RSE Element 5: Managed Products
RSE Exam Guide · Element 5

Managed Products

Managed products and other investments

16 of 120 questions
13.3% of the exam
Five Analyze outcomes of 14 — comparing wrappers is the core skill

Element 5 of the RSE — Managed products and other investments — covers the full wrapper universe: mutual fund trusts and corporations, closed-end funds, REITs, ETFs, wraps and pooled funds, their fees and pricing mechanics, fund management styles, Fund Facts disclosure, performance measurement including NAVPS calculations, redemption implications, and the alternatives wing from hedge funds to crypto products. At 16 of the exam's 120 questions (13.3%), it is the second-largest element on the RSE after KYC & Suitability.

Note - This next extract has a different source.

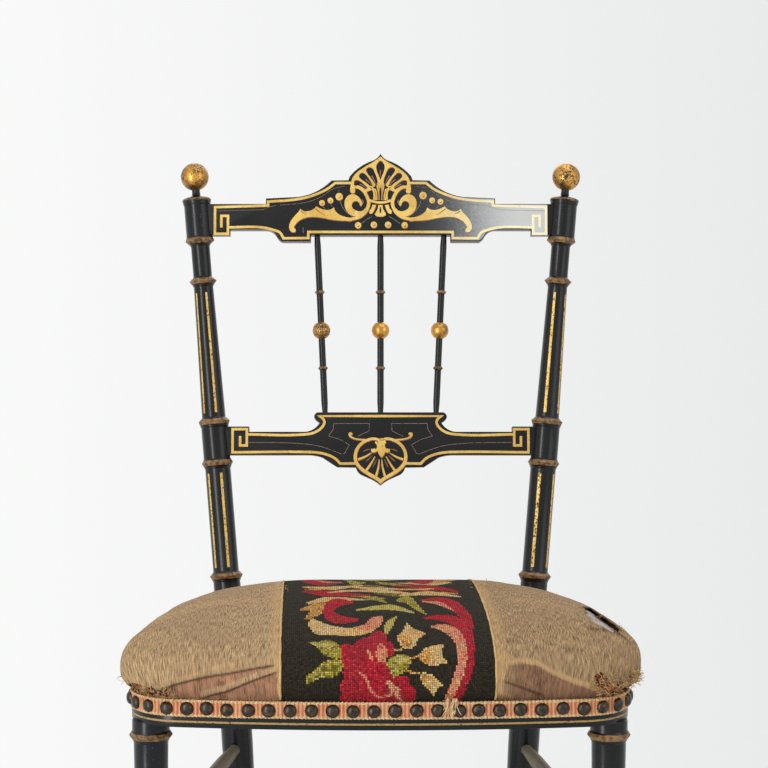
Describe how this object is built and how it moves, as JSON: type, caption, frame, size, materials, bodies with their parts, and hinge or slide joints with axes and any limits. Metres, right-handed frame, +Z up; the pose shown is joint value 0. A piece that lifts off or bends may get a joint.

What does Element 5 cover?

The most useful idea in this element fits in one sentence: the wrapper and the exposure are different decisions. What a fund holds (asset class, sector, geography, ESG screen) determines its risk and return; what it's wrapped in (mutual fund, closed-end fund, ETF, segregated fund) determines its liquidity, pricing and fees. The RSE gives this element 16 questions — the second-biggest block on the exam — and its summary warns that you may have to "calculate the value of a portfolio or the units/shares being issued." That means NAVPS arithmetic: assets minus liabilities, divided by units outstanding — liabilities first, always.

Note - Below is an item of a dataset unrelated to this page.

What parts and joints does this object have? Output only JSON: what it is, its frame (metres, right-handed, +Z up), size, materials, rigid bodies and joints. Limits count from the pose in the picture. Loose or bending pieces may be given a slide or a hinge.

Pricing mechanics separate the wrappers cleanly. A mutual fund uses forward pricing — every order fills at the next NAV calculated after it's accepted, so you never know your exact price when you click. A closed-end fund issues a fixed share count at IPO and then trades wherever supply and demand take it, at premiums or discounts to NAV. An ETF sits in between: it trades intraday like a stock, but authorized participants continuously create and redeem units in-kind against the underlying basket, which both pulls the market price back toward NAV and quietly makes ETFs more tax-efficient (in-kind redemptions avoid realizing gains inside the fund). Two liquidity truths follow: an ETF's real liquidity is its underlying basket, not its on-screen volume — and leveraged or inverse ETFs pursue their multiple for one day only, so daily resetting erodes them in choppy markets no matter what the index does over the year.

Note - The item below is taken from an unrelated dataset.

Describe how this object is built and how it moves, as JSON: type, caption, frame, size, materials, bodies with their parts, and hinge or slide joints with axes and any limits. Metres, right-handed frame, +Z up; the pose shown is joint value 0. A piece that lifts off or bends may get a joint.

Fees and disclosure have hard dates and hard formulas. The MER bundles management fees, operating costs and tax; the TER adds trading costs; Series A embeds a trailing commission that Series F strips out for fee-based accounts. Deferred sales charges were banned for new purchases on June 1, 2022 — the same day trailing commissions were banned in order-execution-only accounts. Fund Facts and ETF Facts are capped at four plain-language pages, delivered before a conventional mutual fund purchase. Performance runs on three measures — holding period return, money-weighted (the investor's actual experience) and time-weighted (the manager's skill, stripped of cash-flow timing) — and any benchmark you compare against must pass the syllabus's seven-property test: specified in advance, appropriate, measurable, unambiguous, reflective, accountable, investable. The alternatives wing gets its own guardrails: prospectus-qualified liquid alternatives are capped at 300% aggregate exposure and 50% short selling, while private funds sold by offering memorandum sit behind the accredited-investor gates and charge performance fees against hurdle rates and high-water marks. EnCiro's learning centre maps all of it in 55 concepts — the second-deepest set on the RSE.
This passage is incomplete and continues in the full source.